Records that describe objects
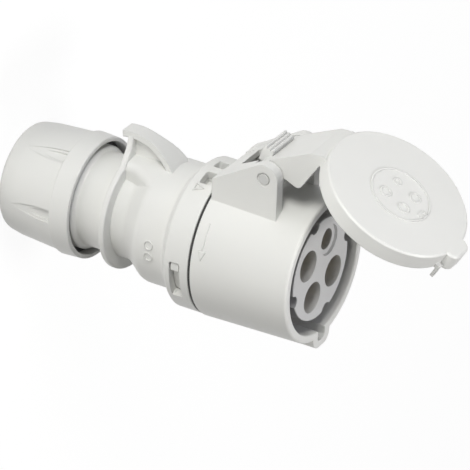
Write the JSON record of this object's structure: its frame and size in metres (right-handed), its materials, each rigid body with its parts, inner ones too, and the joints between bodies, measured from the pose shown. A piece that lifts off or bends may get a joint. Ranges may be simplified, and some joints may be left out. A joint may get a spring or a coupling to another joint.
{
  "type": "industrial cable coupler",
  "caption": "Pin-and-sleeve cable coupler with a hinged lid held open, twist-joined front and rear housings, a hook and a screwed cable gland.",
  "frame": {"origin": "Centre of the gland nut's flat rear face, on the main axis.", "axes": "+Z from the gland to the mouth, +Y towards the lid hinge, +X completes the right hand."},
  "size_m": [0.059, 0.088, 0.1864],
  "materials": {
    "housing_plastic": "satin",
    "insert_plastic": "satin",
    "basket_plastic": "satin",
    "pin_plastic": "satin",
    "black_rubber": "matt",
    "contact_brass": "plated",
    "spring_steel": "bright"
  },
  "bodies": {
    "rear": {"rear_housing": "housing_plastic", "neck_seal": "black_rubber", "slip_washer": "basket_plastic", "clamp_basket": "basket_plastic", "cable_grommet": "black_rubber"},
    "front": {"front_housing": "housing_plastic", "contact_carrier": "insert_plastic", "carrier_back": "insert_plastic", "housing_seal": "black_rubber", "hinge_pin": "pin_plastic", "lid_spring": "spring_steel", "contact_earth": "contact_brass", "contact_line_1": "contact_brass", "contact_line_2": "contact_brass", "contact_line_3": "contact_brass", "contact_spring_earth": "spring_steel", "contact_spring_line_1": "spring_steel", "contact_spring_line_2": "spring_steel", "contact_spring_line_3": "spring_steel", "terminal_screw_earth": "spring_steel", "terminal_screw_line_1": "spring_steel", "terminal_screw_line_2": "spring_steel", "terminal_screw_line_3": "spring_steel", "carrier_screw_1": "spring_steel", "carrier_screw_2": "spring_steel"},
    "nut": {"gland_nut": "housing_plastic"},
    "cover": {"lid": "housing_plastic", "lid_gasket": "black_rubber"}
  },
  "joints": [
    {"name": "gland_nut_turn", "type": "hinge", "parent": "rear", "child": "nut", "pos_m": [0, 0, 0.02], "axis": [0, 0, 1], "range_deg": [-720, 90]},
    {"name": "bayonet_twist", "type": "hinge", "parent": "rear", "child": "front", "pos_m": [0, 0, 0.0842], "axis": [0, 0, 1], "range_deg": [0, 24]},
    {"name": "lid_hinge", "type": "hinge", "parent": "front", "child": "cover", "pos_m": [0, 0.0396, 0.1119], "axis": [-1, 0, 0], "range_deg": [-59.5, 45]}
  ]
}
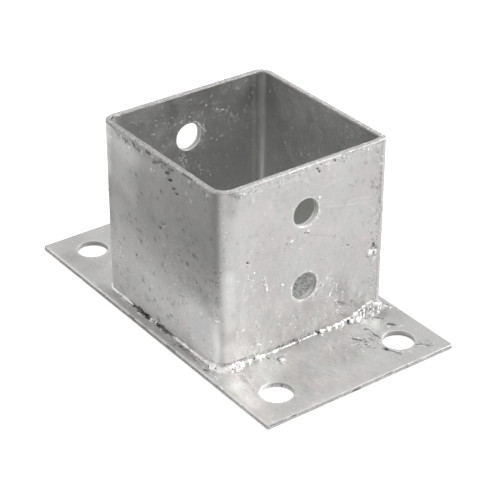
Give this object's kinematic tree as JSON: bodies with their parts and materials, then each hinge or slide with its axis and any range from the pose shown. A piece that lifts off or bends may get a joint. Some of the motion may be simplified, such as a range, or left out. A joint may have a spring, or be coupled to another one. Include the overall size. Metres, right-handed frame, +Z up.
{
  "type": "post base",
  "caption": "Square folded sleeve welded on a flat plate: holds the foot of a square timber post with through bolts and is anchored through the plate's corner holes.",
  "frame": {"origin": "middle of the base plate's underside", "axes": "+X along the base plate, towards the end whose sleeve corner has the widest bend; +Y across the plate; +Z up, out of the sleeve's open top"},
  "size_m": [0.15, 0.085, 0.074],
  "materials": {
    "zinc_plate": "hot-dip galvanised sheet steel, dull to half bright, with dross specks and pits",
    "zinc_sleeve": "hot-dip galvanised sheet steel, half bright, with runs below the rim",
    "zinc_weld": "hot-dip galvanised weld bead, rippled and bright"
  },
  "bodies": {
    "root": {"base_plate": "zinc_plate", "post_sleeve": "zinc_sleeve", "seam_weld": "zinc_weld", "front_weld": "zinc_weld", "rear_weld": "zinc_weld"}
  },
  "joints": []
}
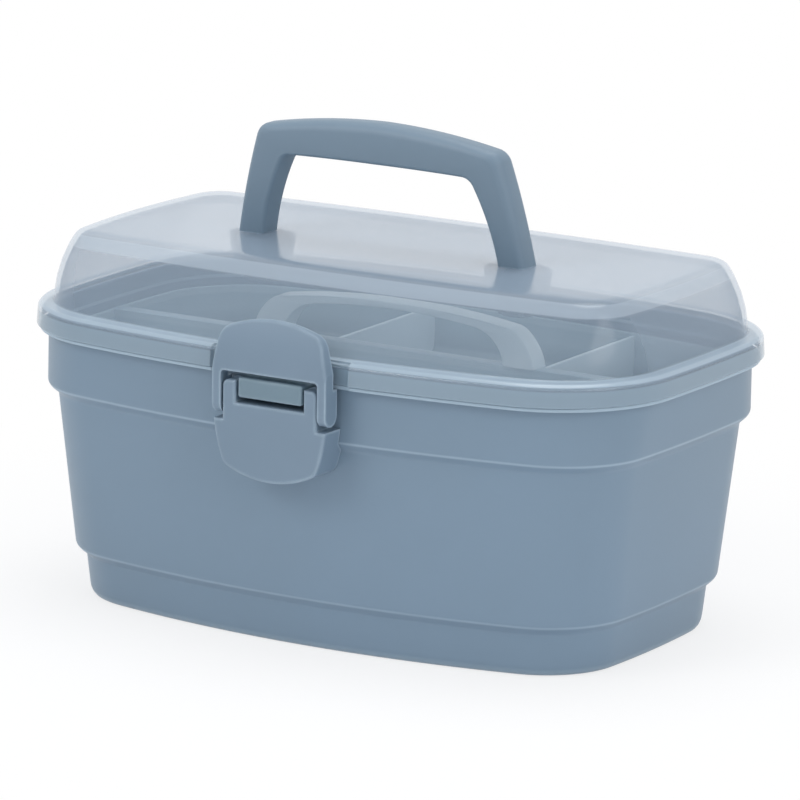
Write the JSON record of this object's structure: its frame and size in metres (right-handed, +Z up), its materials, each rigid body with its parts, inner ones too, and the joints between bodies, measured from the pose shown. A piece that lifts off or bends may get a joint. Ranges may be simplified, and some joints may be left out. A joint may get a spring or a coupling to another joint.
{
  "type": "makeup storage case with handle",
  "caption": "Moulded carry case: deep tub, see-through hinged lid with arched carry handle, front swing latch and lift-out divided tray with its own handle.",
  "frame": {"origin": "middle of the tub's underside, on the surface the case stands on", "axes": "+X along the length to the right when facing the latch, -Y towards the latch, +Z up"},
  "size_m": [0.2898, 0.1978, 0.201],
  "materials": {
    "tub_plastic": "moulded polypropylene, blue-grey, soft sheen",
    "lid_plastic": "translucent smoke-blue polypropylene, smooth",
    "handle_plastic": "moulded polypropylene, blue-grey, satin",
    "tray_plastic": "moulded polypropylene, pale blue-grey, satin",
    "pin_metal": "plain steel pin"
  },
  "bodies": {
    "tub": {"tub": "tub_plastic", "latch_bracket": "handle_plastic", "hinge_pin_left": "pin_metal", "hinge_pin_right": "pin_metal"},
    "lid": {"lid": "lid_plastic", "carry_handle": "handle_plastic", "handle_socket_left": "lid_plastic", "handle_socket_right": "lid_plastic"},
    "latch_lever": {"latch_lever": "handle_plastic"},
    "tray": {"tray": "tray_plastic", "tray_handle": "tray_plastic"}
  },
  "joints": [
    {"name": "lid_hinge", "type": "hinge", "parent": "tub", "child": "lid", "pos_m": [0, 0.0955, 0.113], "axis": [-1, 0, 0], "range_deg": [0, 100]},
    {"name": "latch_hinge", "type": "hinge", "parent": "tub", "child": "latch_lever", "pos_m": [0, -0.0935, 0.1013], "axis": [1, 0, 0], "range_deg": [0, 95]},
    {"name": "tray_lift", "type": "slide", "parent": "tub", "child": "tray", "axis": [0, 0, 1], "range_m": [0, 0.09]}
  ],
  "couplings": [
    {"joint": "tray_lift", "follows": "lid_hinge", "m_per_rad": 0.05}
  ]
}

* * *

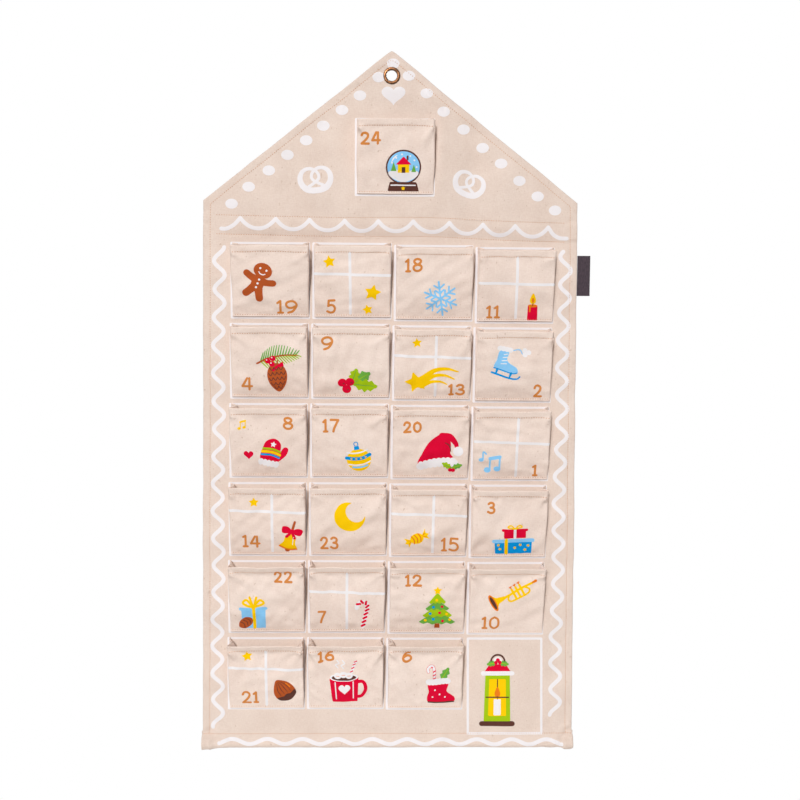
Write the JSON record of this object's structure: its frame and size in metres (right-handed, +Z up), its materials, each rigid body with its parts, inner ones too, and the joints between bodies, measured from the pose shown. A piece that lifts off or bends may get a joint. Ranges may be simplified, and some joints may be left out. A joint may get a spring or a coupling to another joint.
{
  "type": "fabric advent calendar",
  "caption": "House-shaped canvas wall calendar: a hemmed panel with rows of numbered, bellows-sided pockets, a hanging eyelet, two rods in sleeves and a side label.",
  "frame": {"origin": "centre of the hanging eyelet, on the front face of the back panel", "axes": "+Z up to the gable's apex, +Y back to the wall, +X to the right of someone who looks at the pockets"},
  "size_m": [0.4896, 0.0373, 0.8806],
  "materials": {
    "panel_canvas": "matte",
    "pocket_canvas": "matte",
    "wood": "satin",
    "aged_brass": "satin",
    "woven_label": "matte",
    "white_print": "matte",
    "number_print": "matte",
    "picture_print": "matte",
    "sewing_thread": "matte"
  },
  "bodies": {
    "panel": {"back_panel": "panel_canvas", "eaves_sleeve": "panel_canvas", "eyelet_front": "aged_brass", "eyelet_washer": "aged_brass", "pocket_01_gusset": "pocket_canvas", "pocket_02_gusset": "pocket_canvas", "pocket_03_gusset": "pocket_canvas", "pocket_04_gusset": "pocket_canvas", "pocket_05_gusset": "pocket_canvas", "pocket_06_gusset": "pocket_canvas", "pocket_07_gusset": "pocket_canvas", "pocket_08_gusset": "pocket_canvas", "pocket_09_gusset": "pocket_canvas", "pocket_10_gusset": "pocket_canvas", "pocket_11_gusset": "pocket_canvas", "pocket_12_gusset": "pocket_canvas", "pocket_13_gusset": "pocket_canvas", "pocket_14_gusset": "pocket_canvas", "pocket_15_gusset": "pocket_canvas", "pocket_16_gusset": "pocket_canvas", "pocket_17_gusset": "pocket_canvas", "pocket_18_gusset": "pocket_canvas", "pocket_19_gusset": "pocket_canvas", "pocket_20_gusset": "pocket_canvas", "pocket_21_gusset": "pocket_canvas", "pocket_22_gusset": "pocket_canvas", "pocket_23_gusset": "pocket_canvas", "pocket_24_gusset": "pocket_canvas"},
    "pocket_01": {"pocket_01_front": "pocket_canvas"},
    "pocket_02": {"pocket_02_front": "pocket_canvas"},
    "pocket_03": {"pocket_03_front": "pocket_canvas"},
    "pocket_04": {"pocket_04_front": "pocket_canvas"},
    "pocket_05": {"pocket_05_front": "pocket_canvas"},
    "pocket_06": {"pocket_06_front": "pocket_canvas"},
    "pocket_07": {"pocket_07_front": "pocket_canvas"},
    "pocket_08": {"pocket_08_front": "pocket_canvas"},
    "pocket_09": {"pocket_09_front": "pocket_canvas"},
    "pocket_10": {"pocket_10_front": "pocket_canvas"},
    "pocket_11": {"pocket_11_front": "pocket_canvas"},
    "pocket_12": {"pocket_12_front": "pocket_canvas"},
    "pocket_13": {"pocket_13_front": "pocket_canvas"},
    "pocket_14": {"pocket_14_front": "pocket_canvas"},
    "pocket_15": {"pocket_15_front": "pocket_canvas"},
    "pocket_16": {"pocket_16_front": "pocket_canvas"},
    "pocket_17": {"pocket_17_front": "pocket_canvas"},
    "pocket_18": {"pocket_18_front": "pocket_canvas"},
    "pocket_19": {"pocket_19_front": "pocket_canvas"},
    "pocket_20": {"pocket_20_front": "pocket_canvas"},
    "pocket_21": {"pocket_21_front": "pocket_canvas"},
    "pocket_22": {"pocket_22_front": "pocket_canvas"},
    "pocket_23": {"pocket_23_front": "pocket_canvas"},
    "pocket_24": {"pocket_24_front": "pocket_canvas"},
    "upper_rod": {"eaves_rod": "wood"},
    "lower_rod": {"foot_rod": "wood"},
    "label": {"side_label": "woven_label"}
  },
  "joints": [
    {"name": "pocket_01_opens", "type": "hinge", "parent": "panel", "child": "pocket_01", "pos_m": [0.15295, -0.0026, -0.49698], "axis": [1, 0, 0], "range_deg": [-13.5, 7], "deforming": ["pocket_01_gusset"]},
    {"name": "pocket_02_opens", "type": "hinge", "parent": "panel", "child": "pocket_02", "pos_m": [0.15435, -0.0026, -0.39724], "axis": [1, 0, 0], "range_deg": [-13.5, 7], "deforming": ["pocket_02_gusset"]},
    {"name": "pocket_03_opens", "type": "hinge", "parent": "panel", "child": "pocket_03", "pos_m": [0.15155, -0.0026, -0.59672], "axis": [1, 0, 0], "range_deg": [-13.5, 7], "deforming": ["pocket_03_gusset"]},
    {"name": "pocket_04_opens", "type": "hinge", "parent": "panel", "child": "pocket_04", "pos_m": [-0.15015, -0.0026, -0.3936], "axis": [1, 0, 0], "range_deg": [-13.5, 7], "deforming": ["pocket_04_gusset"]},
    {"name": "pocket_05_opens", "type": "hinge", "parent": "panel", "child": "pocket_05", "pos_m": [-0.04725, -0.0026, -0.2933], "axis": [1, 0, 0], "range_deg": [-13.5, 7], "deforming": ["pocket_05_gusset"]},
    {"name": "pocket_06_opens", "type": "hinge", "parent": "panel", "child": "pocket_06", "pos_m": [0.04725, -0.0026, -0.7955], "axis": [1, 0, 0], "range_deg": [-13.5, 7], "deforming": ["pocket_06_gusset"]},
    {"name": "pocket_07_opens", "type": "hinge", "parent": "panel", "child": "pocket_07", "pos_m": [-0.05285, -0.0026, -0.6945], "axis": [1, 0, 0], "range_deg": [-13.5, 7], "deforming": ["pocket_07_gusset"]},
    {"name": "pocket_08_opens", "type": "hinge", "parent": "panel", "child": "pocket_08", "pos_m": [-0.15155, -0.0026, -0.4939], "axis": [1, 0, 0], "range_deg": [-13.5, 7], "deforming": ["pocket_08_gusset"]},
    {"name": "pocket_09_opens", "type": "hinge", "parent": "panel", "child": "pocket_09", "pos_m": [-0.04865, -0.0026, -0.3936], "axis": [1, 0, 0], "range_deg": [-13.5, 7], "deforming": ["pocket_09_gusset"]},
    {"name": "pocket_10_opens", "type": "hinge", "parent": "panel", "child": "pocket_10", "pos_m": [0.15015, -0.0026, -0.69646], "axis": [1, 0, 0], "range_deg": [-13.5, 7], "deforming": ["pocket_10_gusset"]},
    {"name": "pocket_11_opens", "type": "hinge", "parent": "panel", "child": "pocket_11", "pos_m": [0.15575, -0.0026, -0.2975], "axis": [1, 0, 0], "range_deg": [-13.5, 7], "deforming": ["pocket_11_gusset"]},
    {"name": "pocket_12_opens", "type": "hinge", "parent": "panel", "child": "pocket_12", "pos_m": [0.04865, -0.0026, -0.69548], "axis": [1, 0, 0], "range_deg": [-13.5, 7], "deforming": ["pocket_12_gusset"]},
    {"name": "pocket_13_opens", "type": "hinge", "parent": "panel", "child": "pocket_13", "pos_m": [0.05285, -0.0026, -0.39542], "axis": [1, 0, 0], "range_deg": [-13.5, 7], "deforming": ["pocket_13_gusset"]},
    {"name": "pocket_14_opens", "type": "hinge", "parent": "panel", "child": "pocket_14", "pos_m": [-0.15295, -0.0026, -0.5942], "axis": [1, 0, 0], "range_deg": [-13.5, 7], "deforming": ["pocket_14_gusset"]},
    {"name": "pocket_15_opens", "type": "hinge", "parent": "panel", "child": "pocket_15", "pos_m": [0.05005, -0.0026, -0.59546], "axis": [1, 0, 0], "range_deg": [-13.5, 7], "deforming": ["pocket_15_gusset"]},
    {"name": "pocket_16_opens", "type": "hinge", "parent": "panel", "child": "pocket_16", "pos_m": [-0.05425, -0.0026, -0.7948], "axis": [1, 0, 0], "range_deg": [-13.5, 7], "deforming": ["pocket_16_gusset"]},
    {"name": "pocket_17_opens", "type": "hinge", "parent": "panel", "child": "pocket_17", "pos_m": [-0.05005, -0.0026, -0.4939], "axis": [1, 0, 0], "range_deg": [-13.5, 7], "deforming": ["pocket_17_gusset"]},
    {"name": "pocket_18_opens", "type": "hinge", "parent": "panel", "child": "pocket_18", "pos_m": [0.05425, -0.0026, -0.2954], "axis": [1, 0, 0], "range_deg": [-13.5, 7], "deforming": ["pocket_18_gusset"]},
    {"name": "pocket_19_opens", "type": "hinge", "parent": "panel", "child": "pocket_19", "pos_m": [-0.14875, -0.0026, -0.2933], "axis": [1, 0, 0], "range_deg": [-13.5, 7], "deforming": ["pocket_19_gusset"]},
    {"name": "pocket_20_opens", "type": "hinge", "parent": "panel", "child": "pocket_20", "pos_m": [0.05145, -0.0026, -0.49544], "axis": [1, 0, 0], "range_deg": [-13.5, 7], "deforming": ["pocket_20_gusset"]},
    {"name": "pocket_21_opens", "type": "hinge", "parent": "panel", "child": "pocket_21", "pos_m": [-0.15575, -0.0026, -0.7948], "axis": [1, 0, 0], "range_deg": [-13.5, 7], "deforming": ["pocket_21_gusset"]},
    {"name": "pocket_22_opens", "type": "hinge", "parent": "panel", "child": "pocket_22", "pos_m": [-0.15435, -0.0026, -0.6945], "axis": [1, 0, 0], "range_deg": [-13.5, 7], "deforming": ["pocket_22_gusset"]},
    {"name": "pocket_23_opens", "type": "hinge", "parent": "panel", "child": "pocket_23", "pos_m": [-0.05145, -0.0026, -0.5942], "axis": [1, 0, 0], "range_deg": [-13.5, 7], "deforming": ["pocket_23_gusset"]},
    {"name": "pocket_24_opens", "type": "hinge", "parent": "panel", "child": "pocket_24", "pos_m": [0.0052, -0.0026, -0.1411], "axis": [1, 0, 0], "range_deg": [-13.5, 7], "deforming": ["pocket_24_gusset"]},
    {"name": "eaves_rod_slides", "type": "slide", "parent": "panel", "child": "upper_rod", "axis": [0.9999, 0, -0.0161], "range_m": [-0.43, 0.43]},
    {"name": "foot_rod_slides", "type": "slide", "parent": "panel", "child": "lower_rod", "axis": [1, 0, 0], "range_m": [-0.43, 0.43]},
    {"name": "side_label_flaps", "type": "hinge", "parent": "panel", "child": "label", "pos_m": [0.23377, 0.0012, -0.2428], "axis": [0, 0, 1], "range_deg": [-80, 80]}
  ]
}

* **Given task**: Look above for lines with the word "from" and copy them all.

* **Solution to this exercise**:
Write the JSON record of this object's structure: its frame and size in metres (right-handed), its materials, each rigid body with its parts, inner ones too, and the joints between bodies, measured from the pose shown. A piece that lifts off or bends may get a joint. Ranges may be simplified, and some joints may be left out. A joint may get a spring or a coupling to another joint.
  "frame": {"origin": "Centre of the gland nut's flat rear face, on the main axis.", "axes": "+Z from the gland to the mouth, +Y towards the lid hinge, +X completes the right hand."},
Give this object's kinematic tree as JSON: bodies with their parts and materials, then each hinge or slide with its axis and any range from the pose shown. A piece that lifts off or bends may get a joint. Some of the motion may be simplified, such as a range, or left out. A joint may have a spring, or be coupled to another one. Include the overall size. Metres, right-handed frame, +Z up.
Write the JSON record of this object's structure: its frame and size in metres (right-handed, +Z up), its materials, each rigid body with its parts, inner ones too, and the joints between bodies, measured from the pose shown. A piece that lifts off or bends may get a joint. Ranges may be simplified, and some joints may be left out. A joint may get a spring or a coupling to another joint.
Write the JSON record of this object's structure: its frame and size in metres (right-handed, +Z up), its materials, each rigid body with its parts, inner ones too, and the joints between bodies, measured from the pose shown. A piece that lifts off or bends may get a joint. Ranges may be simplified, and some joints may be left out. A joint may get a spring or a coupling to another joint.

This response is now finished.